Another major factor is Pakistan’s chronic current account deficit. The country imports substantially more than it exports, leading to recurring shortages of foreign exchange. Limited export diversification, dependence on imported fuel, machinery, edible oil, and industrial inputs, along with declining foreign investment during periods of uncertainty, have forced governments to seek external financing from multilateral institutions, friendly countries, and international capital markets.
Pakistan’s growing debt carries serious economic consequences. Rising debt servicing now consumes a substantial portion of federal revenues, leaving limited fiscal space for development spending. High borrowing crowds out private investment by increasing domestic interest rates, while external debt repayments place continuous pressure on foreign exchange reserves and the exchange rate. Inflation, currency depreciation, and repeated stabilization programmes have reduced purchasing power, discouraged investment, and slowed job creation.
The debt burden also has important social implications. Reduced spending on education, healthcare, water supply, social protection, and infrastructure limits improvements in human development. Rising poverty and unemployment, particularly among young people, increase social frustration and undermine long-term economic resilience. Breaking this cycle requires comprehensive structural reforms rather than temporary financial assistance. First and foremost, Pakistan must expand its tax base by bringing untaxed sectors into the formal economy, reducing exemptions, improving documentation, and strengthening tax administration through digital technologies and effective enforcement. A broader and fairer tax system would reduce dependence on borrowing while improving public confidence.

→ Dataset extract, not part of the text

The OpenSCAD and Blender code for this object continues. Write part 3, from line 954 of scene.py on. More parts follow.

Second, fiscal discipline must become a national priority. Governments should prioritize productive development spending while reducing wasteful expenditures, untargeted subsidies, and unnecessary administrative costs. Loss-making state-owned enterprises require restructuring, privatization where appropriate, or improved corporate governance to reduce their burden on the national budget.

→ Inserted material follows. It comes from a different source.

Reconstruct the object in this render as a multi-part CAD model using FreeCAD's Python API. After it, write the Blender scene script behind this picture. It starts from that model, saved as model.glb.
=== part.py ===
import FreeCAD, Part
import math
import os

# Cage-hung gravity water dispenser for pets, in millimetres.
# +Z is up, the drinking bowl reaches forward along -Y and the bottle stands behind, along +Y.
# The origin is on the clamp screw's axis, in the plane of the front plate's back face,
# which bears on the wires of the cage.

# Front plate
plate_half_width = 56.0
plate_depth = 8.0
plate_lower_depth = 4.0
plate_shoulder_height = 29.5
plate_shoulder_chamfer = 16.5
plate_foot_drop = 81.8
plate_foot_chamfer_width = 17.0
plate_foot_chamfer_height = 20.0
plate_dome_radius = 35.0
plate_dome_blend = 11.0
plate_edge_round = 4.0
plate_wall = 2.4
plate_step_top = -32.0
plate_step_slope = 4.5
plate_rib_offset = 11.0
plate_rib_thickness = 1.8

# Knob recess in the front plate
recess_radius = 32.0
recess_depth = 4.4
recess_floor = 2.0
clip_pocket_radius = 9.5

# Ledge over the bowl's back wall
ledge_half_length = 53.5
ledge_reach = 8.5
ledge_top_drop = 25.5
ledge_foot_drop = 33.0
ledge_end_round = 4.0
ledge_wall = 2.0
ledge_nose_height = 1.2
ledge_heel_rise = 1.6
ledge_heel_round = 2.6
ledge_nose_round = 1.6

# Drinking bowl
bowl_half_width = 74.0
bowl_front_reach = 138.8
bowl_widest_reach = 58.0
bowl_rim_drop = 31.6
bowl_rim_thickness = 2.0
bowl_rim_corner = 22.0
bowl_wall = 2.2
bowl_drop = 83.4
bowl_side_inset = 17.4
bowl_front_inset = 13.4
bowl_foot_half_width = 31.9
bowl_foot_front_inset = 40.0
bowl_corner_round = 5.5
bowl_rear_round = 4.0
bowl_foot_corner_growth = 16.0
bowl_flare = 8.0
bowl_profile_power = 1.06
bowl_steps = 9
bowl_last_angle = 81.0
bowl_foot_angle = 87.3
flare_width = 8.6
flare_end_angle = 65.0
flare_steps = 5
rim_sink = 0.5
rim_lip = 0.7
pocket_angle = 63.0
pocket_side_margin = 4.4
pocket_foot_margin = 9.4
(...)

Third, Pakistan must revive sustainable economic growth. This requires promoting exports through industrial modernization, improving agricultural productivity, encouraging value-added manufacturing, supporting information technology and knowledge-based industries, and creating an environment that attracts domestic and foreign investment. Stable macroeconomic policies, regulatory certainty, and improved ease of doing business are essential for restoring investor confidence. Energy sector reforms are equally indispensable. Reducing transmission losses, combating electricity theft, renegotiating unsustainable contractual arrangements where legally feasible, investing in renewable energy, and improving operational efficiency can significantly reduce fiscal pressures over time.

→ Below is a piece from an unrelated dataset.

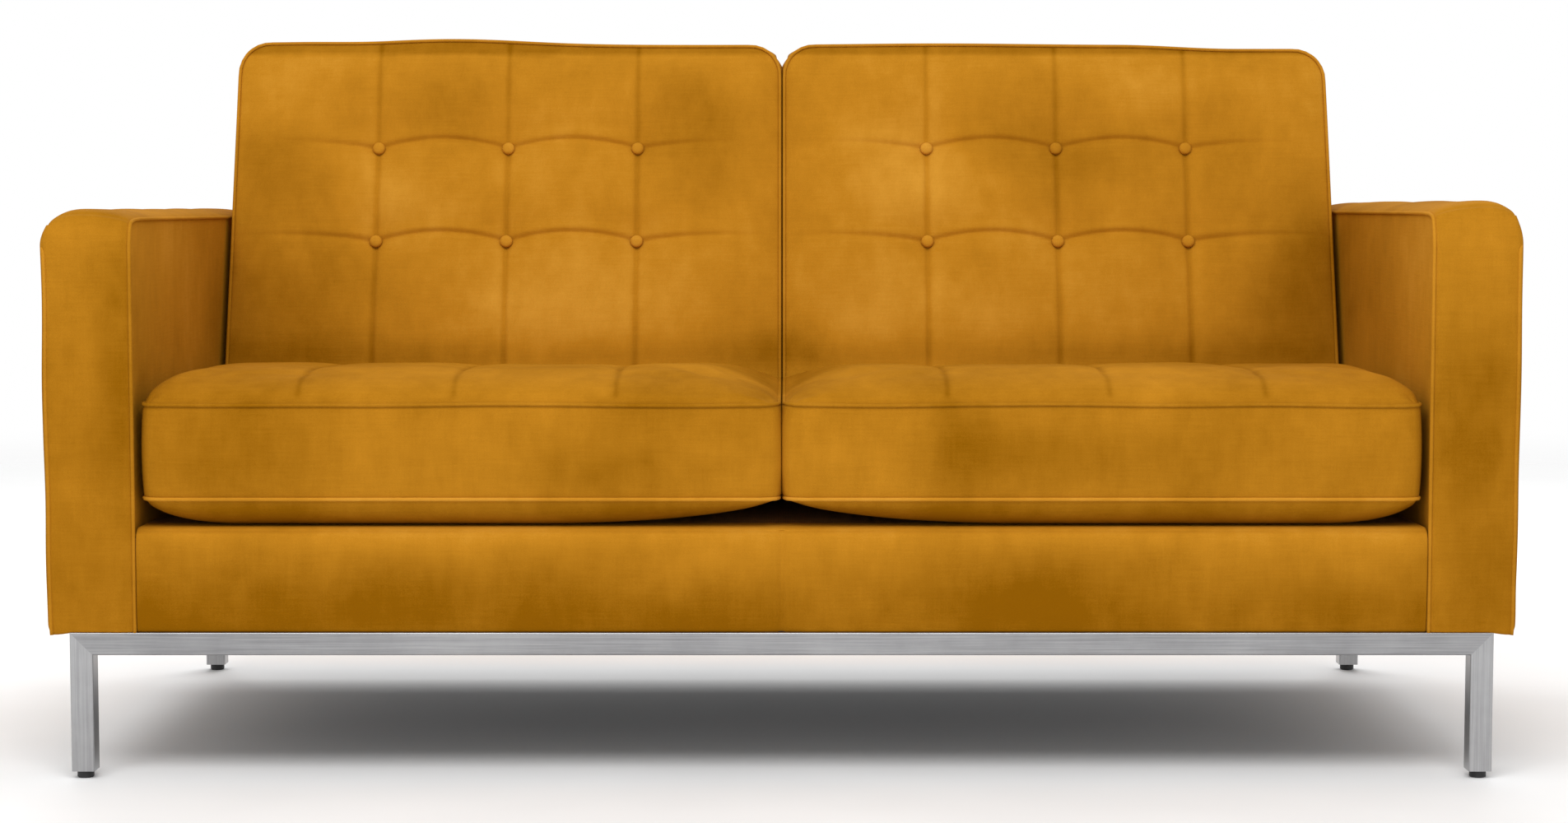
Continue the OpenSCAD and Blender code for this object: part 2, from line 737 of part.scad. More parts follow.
base_cross_tube(FRONT);  // base_front_tube
base_cross_tube(REAR);  // base_rear_tube
base_side_tube(LEFT);  // base_side_tube_left
base_side_tube(RIGHT);  // base_side_tube_right
leg(LEFT, FRONT);  // leg_front_left
leg(RIGHT, FRONT);  // leg_front_right
leg(LEFT, REAR);  // leg_rear_left
leg(RIGHT, REAR);  // leg_rear_right
leg_inserts();
mounting_tabs();
base_screws();
glide_stud(LEFT, FRONT);  // glide_stud_front_left
glide_stud(RIGHT, FRONT);  // glide_stud_front_right
glide_stud(LEFT, REAR);  // glide_stud_rear_left
glide_stud(RIGHT, REAR);  // glide_stud_rear_right
glide_pad(LEFT, FRONT);  // glide_pad_front_left
glide_pad(RIGHT, FRONT);  // glide_pad_front_right
glide_pad(LEFT, REAR);  // glide_pad_rear_left
glide_pad(RIGHT, REAR);  // glide_pad_rear_right
dust_cover();
front_seat_rail();
rear_seat_rail();
side_seat_rails();
centre_seat_rails();
back_support_rail();
corner_blocks();
frame_bolts();
arm_frame(LEFT);  // arm_frame_left
arm_frame(RIGHT);  // arm_frame_right
back_frame(LEFT);  // back_frame_left
back_frame(RIGHT);  // back_frame_right
seat_webbing();
back_webbing();
deck_pad();
front_rail_pad();
front_rail_cover();
rear_rail_cover();
arm_foam(LEFT);  // arm_foam_left
arm_foam(RIGHT);  // arm_foam_right
arm_cover(LEFT);  // arm_cover_left
arm_cover(RIGHT);  // arm_cover_right
arm_piping(LEFT);  // arm_piping_left
arm_piping(RIGHT);  // arm_piping_right
back_foam(LEFT);  // back_foam_left
back_foam(RIGHT);  // back_foam_right
back_cover(LEFT);  // back_cover_left
back_cover(RIGHT);  // back_cover_right
back_piping(LEFT);  // back_piping_left
back_piping(RIGHT);  // back_piping_right
back_buttons();
seat_foam(LEFT);  // seat_foam_left
seat_foam(RIGHT);  // seat_foam_right
seat_cover(LEFT);  // seat_cover_left
seat_cover(RIGHT);  // seat_cover_right
seat_piping(LEFT);  // seat_piping_left
seat_piping(RIGHT);  // seat_piping_right
zip(LEFT);  // zip_left
zip(RIGHT);  // zip_right
zip_slider(LEFT);  // zip_slider_left
zip_slider(RIGHT);  // zip_slider_right
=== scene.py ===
"""A two-seat velvet sofa on a square steel base: its looks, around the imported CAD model.

Metres, +Z up. The sofa faces -Y and stands on Z = 0.
"""

import math

import bpy
import numpy as np
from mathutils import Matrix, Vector, noise


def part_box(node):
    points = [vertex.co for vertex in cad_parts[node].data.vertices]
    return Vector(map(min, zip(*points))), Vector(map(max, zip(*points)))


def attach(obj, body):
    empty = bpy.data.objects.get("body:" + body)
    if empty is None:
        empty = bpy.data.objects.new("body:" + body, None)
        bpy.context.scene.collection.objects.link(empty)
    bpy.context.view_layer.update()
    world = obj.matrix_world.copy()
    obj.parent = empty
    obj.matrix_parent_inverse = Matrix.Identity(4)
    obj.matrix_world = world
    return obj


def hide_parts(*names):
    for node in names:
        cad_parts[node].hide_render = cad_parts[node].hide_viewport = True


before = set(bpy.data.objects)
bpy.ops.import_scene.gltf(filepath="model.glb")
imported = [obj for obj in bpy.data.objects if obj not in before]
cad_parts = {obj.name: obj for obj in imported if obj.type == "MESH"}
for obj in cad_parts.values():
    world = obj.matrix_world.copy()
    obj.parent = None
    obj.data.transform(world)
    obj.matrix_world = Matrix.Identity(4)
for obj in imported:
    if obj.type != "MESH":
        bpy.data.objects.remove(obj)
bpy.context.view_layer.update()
SIDES = {"left": -1, "right": 1}

# ---- Numbers ----

PANEL_STEP = 0.010      # grid spacing of an upholstered panel
FINE = (0.0022, 0.0050, 0.0085)   # extra grid lines beside a seam or an edge
CORD_R = 0.0021         # radius of the piping
CORD_OUT = 0.0012       # how far the piping's centre stands outside its seam


# ---- Meshes ----

def lines(low, high, step=PANEL_STEP, fine_at=()):
    """Grid coordinates from low to high, closer together beside the ends and the values in fine_at."""
    marks = [low, high, *fine_at]
    fine = {m + s * d for m in marks for d in (0, *FINE) for s in (-1, 1)}
    fine = [f for f in fine if low <= f <= high]
    plain = np.linspace(low, high, max(2, round((high - low) / step)) + 1)
    clear = max(FINE) + step / 3
    plain = [p for p in plain if all(abs(p - m) > clear for m in marks)]
    return np.array(sorted(set(fine) | set(plain)))


class Case:
    """A closed box whose faces are grids: its points, its quads, and where each point lies in the lattice."""

    def __init__(self, xs, ys, zs):
        self.xs, self.ys, self.zs = xs, ys, zs
        self.number, self.quads, self.keys = {}, [], []
        last = [len(a) - 1 for a in (xs, ys, zs)]
        for axis in range(3):
            b, c = (axis + 1) % 3, (axis + 2) % 3
            for end in (0, last[axis]):
                for m in range(last[b]):
                    for n in range(last[c]):
                        corners = [(m, n), (m + 1, n), (m + 1, n + 1), (m, n + 1)]
                        self.quads.append([self._point(axis, b, c, end, p, q)
                                           for p, q in (corners if end else corners[::-1])])
        k = np.array(self.keys)
        self.i, self.j, self.k = k.T
        self.flat = np.stack([xs[self.i], ys[self.j], zs[self.k]], 1)
        self.top = self.k == last[2]
        self.under = self.k == 0
        self.front = self.j == 0
        self.rear = self.j == last[1]
        self.inner = self.i == 0
        self.outer = self.i == last[0]

    def _point(self, axis, b, c, end, p, q):
        key = [0, 0, 0]
        key[axis], key[b], key[c] = end, p, q
        key = tuple(key)
        if key not in self.number:
            self.number[key] = len(self.keys)
            self.keys.append(key)
        return self.number[key]

    def rim(self, k):
        """The numbers of the points all round the side faces, in order, at the lattice height k."""
        nx, ny = len(self.xs) - 1, len(self.ys) - 1
        round_it = [(i, 0) for i in range(nx)] + [(nx, j) for j in range(ny)]
        round_it += [(i, ny) for i in range(nx, 0, -1)] + [(0, j) for j in range(ny, 0, -1)]
        return [self.number[(i, j, k)] for i, j in round_it]


def new_mesh(name, points, faces, material, smooth=True):
    mesh = bpy.data.meshes.new(name)
    mesh.from_pydata([tuple(map(float, p)) for p in points], [], [list(map(int, f)) for f in faces])
    mesh.polygons.foreach_set("use_smooth", [smooth] * len(mesh.polygons))
    mesh.materials.append(material)
    made = bpy.data.objects.new(name, mesh)
    bpy.context.scene.collection.objects.link(made)
    return made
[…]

Pakistan’s debt crisis did not emerge overnight, nor can it be resolved through borrowing alone. Sustainable recovery requires a decisive shift from consumption-led borrowing to investment-driven growth, from political expediency to fiscal responsibility, and from weak governance to institutional accountability. The choices made today will determine whether future generations will inherit a prosperous economy or an ever-expanding mountain of debt.